=== What to work on ===
Your task is to reproduce word for word the lines running from the line containing "build_form(linen, metal)" to the line containing "obj.parent = None", inclusive. Nothing else belongs in the answer.

=== Data for processing ===
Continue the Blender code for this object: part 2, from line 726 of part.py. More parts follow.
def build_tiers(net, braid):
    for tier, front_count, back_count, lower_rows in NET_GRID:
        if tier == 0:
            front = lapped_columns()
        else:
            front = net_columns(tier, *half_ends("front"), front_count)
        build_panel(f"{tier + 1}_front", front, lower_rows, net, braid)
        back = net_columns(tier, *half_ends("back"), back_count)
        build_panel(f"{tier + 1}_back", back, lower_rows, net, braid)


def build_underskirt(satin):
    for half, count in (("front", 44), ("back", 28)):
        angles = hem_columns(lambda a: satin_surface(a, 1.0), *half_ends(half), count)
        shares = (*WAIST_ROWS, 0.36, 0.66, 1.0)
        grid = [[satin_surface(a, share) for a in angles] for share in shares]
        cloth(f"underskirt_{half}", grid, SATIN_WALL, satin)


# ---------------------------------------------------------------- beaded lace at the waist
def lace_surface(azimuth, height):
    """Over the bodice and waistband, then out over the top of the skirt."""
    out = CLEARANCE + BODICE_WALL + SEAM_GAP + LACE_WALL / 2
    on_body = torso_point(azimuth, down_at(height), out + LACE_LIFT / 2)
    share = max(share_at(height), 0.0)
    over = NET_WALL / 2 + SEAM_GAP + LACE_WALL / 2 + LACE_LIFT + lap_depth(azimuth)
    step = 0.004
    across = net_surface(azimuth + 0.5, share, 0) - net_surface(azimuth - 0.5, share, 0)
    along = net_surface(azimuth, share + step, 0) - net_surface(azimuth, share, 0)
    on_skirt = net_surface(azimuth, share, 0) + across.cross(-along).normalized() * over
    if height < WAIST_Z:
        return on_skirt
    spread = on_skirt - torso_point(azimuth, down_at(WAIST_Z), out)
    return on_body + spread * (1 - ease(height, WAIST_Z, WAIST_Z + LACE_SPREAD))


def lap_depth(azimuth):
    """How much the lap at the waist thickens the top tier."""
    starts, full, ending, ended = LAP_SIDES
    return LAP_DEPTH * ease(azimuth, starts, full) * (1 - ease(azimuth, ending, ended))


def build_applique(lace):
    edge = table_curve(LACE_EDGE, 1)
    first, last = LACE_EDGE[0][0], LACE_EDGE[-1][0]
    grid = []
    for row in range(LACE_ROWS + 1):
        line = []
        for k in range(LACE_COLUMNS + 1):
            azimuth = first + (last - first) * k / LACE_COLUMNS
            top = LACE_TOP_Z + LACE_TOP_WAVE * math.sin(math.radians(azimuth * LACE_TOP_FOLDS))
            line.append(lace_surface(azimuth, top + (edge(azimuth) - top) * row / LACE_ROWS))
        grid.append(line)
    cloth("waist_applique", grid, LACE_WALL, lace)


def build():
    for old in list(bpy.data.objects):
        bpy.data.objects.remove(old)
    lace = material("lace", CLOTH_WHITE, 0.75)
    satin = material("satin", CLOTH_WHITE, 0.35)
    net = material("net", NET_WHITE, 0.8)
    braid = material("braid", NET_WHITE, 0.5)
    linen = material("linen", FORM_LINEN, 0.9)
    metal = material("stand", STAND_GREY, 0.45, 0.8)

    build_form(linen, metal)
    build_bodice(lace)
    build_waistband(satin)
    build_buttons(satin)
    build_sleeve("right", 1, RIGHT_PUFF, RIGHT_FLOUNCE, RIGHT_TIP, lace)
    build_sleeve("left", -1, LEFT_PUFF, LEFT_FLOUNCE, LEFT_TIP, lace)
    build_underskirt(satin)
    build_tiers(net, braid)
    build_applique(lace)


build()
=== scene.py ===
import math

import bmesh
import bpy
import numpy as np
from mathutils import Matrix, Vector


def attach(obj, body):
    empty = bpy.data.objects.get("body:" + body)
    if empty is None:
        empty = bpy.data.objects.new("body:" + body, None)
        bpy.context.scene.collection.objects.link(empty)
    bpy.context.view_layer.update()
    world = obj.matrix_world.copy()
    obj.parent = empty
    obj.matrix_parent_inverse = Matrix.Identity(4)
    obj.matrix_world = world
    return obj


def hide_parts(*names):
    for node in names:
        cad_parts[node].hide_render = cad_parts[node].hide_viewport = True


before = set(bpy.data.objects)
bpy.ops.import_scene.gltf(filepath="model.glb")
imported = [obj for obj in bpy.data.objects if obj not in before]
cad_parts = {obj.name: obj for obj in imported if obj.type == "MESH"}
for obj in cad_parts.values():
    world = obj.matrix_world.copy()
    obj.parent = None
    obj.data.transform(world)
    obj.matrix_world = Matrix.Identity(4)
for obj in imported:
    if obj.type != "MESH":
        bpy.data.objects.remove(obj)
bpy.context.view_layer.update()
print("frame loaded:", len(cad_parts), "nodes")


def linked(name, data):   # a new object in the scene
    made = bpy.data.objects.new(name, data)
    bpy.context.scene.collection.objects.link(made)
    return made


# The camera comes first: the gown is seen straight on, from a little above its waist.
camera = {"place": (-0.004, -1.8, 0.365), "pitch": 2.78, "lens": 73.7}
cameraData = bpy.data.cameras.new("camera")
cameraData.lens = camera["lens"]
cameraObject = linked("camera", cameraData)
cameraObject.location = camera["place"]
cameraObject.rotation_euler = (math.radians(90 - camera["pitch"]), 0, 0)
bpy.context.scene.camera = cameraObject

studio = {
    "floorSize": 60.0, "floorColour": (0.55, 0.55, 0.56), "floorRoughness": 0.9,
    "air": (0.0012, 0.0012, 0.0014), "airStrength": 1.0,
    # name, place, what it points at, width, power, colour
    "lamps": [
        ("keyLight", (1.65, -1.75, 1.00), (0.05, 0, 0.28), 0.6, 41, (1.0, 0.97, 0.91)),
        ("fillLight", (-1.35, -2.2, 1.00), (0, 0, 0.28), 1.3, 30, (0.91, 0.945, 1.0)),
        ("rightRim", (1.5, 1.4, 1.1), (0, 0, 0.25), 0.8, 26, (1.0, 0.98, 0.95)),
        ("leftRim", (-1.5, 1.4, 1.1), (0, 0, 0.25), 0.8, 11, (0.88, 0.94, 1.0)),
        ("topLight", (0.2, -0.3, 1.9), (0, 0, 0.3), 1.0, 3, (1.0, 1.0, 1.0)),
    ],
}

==

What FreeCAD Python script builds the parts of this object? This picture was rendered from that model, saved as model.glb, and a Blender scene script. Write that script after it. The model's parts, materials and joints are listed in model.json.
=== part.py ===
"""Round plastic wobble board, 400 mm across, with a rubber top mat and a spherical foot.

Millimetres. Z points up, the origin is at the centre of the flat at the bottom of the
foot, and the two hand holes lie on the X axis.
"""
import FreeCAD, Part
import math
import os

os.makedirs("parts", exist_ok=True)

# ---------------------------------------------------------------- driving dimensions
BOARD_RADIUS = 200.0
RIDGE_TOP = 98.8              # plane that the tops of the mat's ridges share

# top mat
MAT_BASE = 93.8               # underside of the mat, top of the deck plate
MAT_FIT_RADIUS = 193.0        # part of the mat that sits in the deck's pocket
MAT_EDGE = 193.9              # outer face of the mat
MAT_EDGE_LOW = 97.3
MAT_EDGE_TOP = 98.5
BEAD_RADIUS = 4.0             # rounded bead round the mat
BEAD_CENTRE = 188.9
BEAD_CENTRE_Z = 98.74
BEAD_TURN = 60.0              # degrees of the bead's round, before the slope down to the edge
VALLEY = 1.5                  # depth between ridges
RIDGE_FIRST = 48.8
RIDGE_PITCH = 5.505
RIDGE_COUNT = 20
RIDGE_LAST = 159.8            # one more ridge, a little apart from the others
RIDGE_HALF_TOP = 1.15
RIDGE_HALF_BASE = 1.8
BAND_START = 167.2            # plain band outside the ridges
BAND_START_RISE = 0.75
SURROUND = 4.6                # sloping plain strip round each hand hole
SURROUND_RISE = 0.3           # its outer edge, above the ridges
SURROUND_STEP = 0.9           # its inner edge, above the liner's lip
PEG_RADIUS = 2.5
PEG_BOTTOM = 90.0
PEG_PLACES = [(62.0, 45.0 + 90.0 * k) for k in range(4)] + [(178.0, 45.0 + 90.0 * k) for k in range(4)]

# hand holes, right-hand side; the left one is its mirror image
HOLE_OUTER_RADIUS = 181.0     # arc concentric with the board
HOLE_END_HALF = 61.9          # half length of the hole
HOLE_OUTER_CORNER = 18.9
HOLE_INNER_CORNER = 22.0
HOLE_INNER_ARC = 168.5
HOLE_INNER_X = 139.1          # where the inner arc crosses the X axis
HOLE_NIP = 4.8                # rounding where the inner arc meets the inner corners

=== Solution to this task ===
    build_form(linen, metal)
    build_bodice(lace)
    build_waistband(satin)
    build_buttons(satin)
    build_sleeve("right", 1, RIGHT_PUFF, RIGHT_FLOUNCE, RIGHT_TIP, lace)
    build_sleeve("left", -1, LEFT_PUFF, LEFT_FLOUNCE, LEFT_TIP, lace)
    build_underskirt(satin)
    build_tiers(net, braid)
    build_applique(lace)


build()
=== scene.py ===
import math

import bmesh
import bpy
import numpy as np
from mathutils import Matrix, Vector


def attach(obj, body):
    empty = bpy.data.objects.get("body:" + body)
    if empty is None:
        empty = bpy.data.objects.new("body:" + body, None)
        bpy.context.scene.collection.objects.link(empty)
    bpy.context.view_layer.update()
    world = obj.matrix_world.copy()
    obj.parent = empty
    obj.matrix_parent_inverse = Matrix.Identity(4)
    obj.matrix_world = world
    return obj


def hide_parts(*names):
    for node in names:
        cad_parts[node].hide_render = cad_parts[node].hide_viewport = True


before = set(bpy.data.objects)
bpy.ops.import_scene.gltf(filepath="model.glb")
imported = [obj for obj in bpy.data.objects if obj not in before]
cad_parts = {obj.name: obj for obj in imported if obj.type == "MESH"}
for obj in cad_parts.values():
    world = obj.matrix_world.copy()
    obj.parent = None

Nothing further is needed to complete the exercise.